● **YOUR TASK**
For each line below that includes the word "level", make a copy.
····················
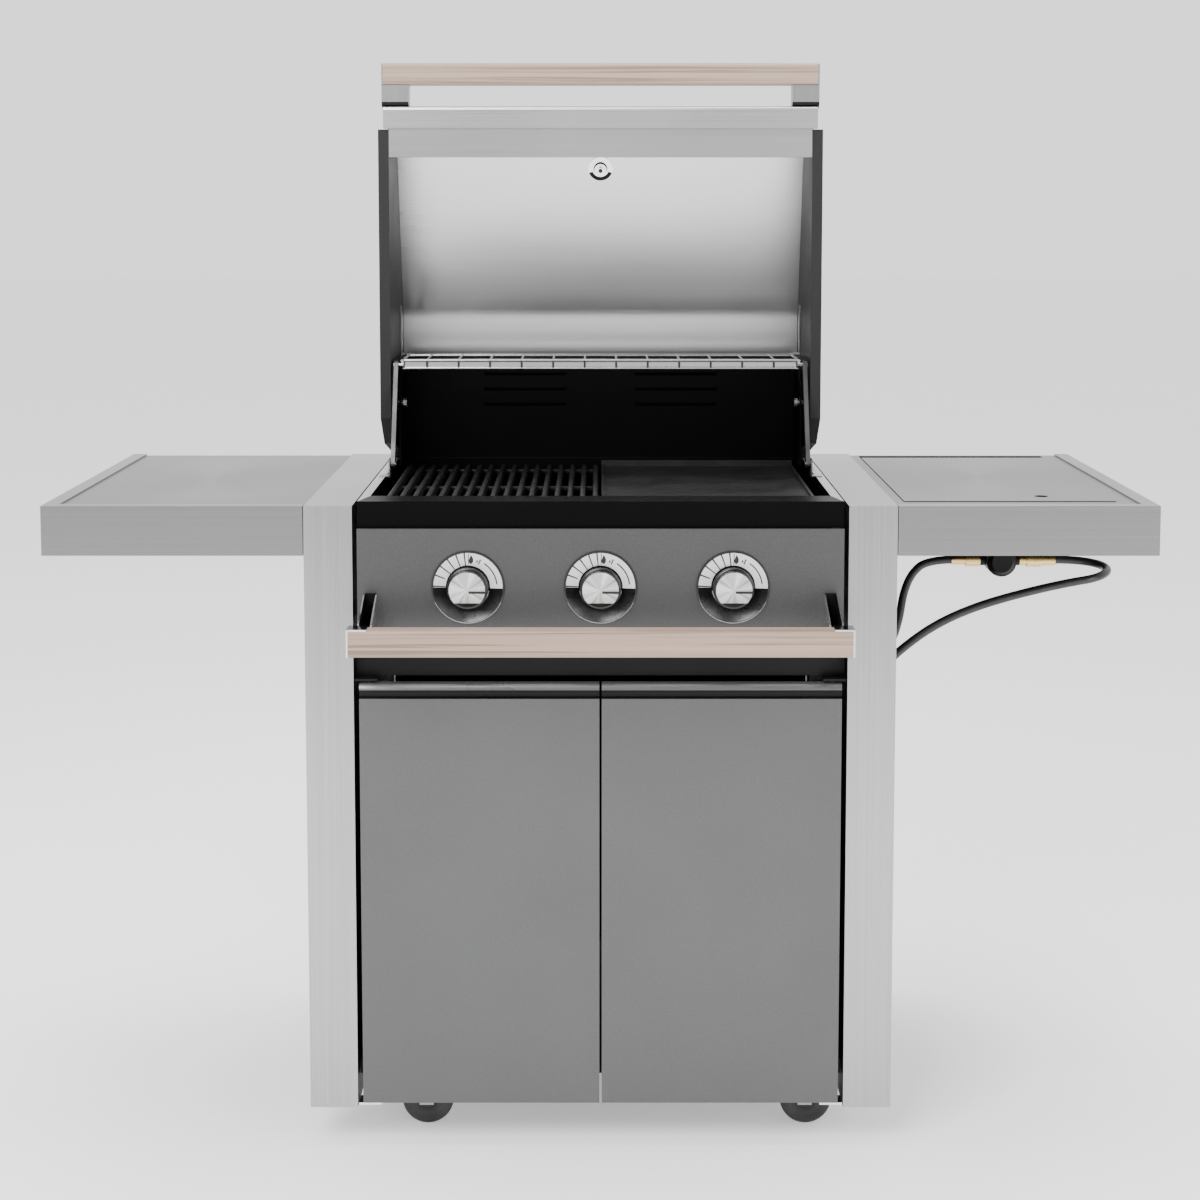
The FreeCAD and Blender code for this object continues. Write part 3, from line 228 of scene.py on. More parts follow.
def spun_and_painted_fan(name, colour, roughness):
    """Metal faced on a lathe: fine rings, and a painted highlight, the fan of light and dark that
    they throw put into the base colour.
    """
    finish = Finish(name, colour, roughness, 1.0)
    flat = finish.tree.nodes.new("ShaderNodeVectorMath")
    flat.operation = "MULTIPLY"
    flat.inputs[1].default_value = (1, 0, 1)
    outward = finish.tree.nodes.new("ShaderNodeVectorMath")
    outward.operation = "NORMALIZE"
    painted_fan = finish.tree.nodes.new("ShaderNodeTexNoise")
    painted_fan.inputs["Scale"].default_value = 2.6
    painted_fan.inputs["Detail"].default_value = 5.0
    finish.tree.links.new(finish.place, flat.inputs[0])
    finish.tree.links.new(flat.outputs[0], outward.inputs[0])
    finish.tree.links.new(outward.outputs[0], painted_fan.inputs["Vector"])
    # Painted highlight: a fan of light and dark by angle round the knob's axis, in the base
    # colour.
    finish.shades(painted_fan.outputs["Fac"], 0.42, 0.36, 0.62)
    finish.rough(painted_fan.outputs["Fac"], 0.06)
    finish.bump(finish.noise(900, (1, 1, 1), 2.0), 0.05, 0.0002)
    return finish.material


def bezel_metal(name):
    """Dark plate on the knob dishes, with painted shading: deepest beside the knob and greyer
    towards its foot.
    """
    finish = Finish(name, (0.13, 0.13, 0.132), 0.3, 0.9)
    split = finish.tree.nodes.new("ShaderNodeSeparateXYZ")
    finish.tree.links.new(finish.place, split.inputs[0])
    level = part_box("knob_middle")
    middle = (level[0].z + level[1].z) / 2
    # Painted shading: the base colour runs from grey at the dish's foot to near black from just
    # below the knob's middle upward.
    painted_shading = finish.ranged(split.outputs["Z"], 0, 1, middle - 0.030, middle - 0.008)
    cloud = finish.blend(finish.ranged(finish.noise(60, (0.3, 1, 1)), 0, 1), (0.11,) * 3,
                         (0.15,) * 3)
    finish.feed("Base Color", finish.blend(painted_shading, cloud, (0.052, 0.052, 0.053)))
    finish.rough(finish.noise(90), 0.06)
    return finish.material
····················
● **RESPONSE**
    level = part_box("knob_middle")
    middle = (level[0].z + level[1].z) / 2